Amnesty International spokeswoman Donatella Rovera, who is in Iraq, told Huffington Post UK that, though the charity had not verified any cases of women suffering sexual abuse at the hands of IS, she said there was evidence that captured women were under "strong pressure to convert to Islam and strong pressure to marry (ISIS) fighters".

Many of the women and girls have told horrific stories of abuse. One 15-year-old Yazidi girl who escaped from the group said she was trafficked across the border to Syria and sold to a man in Raqqa, before escaping to Turkey.

"They took girls to Syria to sell them," she said, her body shyly hunched over as she spoke. "I was sold in Syria. I stayed about five days with my two sisters, then one of my sisters was sold and taken (back) to Mosul, and I remained in Syria."

In Raqqa, she said, she was first married off to a Palestinian man. She claims she shot him, saying the Palestinian's Iraqi housekeeper who was in a dispute with the man helped her by giving her a gun. She fled, but she had nowhere to run. So she went to the only place she knew, she said — the house where she was first held with the other girls in Raqqa.
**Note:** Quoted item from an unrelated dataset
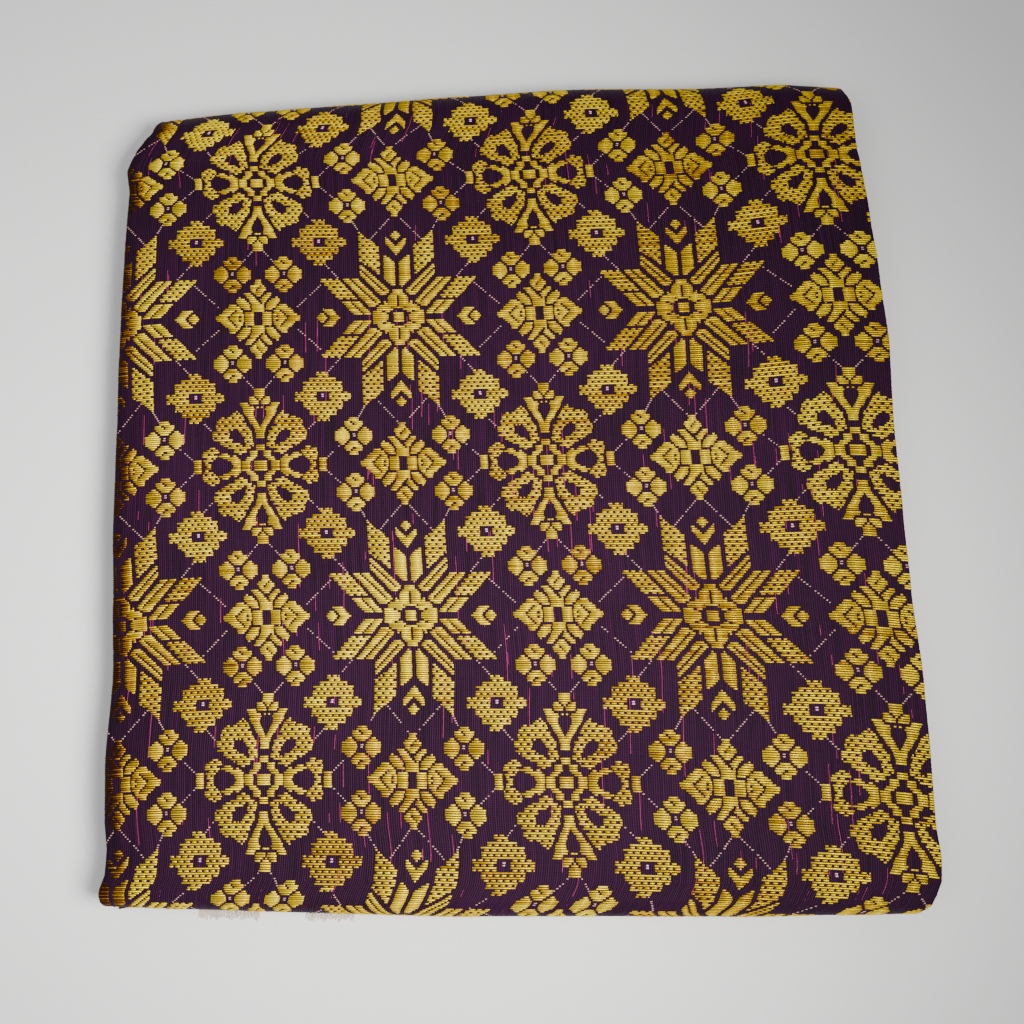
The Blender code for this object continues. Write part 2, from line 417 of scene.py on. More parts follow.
CREASES = (
    Crease(-150, -138, 120, -146, -0.30, 5.0, 2.0),
    Crease(-150, -120, -40, -128, 0.22, 9.0, -3.0),
    Crease(-120, 120, 90, 134, -0.25, 8.0, 3.0),
    Crease(60, -120, 118, 40, 0.20, 9.0, 4.0),
    Crease(-140, -60, -110, 90, -0.20, 9.0, 5.0),
    Crease(-60, 60, 60, 90, 0.15, 12.0, -4.0),
)


def unit(vectors: np.ndarray) -> np.ndarray:
    """Vectors scaled to length one."""
    return vectors / np.maximum(np.linalg.norm(vectors, axis=-1, keepdims=True), 1e-9)


@dataclass(frozen=True)
class Weave:
    """Where the pattern lies on the strip, with the bow and skew of a hand-held warp."""

    rows: int = 74
    step: float = 0.73
    degree: int = 5
    centre: tuple[float, float] = (3.0, 2.0)
    scale: float = 3.0
    limits: tuple[float, ...] = (-0.1, 5.4, -0.6, 4.6)
    across: tuple[float, ...] = (
        160.45, 156.35, 3.91, 4.02, 2.29, 0.97, 7.58, 9.09, 5.63, -7.39, 4.05, -1.86, -0.39, -3.07, -1.91,
        4.06, -3.61, -11.43, -8.89, 6.07, 10.36)
    along: tuple[float, ...] = (
        473.40, 0.37, 168.10, -5.36, 4.02, -1.88, -3.14, 18.03, 8.93, 6.08, 3.85, 4.45, 3.37, -1.64, 6.70,
        2.02, 2.48, 2.99, -15.14, -11.87, -3.80)

    def bowed(self, terms: tuple[float, ...], u: np.ndarray, v: np.ndarray) -> np.ndarray:
        """Value of the bowed placing within the measured part.

        Args:
            terms: Factors of the polynomial, by rising degree.
            u: Places across the pattern, in half repeats.
            v: Places along the pattern, in half repeats.

        Returns:
            The values, held beyond the limits.
        """
        x = (np.clip(u, *self.limits[:2]) - self.centre[0]) / self.scale
        y = (np.clip(v, *self.limits[2:]) - self.centre[1]) / self.scale
        powers = [(degree - k, k) for degree in range(self.degree + 1) for k in range(degree + 1)]
        return sum(term * x ** a * y ** b for term, (a, b) in zip(terms, powers))

    def weft(self, u: np.ndarray, v: np.ndarray) -> np.ndarray:
        """Place across the cloth, in mm, of a place in the pattern."""
        beyond = u - np.clip(u, *self.limits[:2])
        return self.bowed(self.across, u, v) + self.across[1] * beyond / self.scale

    def warp(self, u: np.ndarray, v: np.ndarray) -> np.ndarray:
        """Place along the strip, in mm, of a place in the pattern."""
        beyond = v - np.clip(v, *self.limits[2:])
        return self.bowed(self.along, u, v) + self.along[2] * beyond / self.scale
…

There, the militants did not recognise her and sold her off again — for $1,000 to a Saudi fighter, she said. The Saudi militant took her to a house where he lived with other fighters. "He told me, 'I'm going to change your name to Abeer, so your mother doesn't recognize you,'" she said. "You'll become Muslim, then I will marry you. But I refused to become a Muslim and that's why I fled."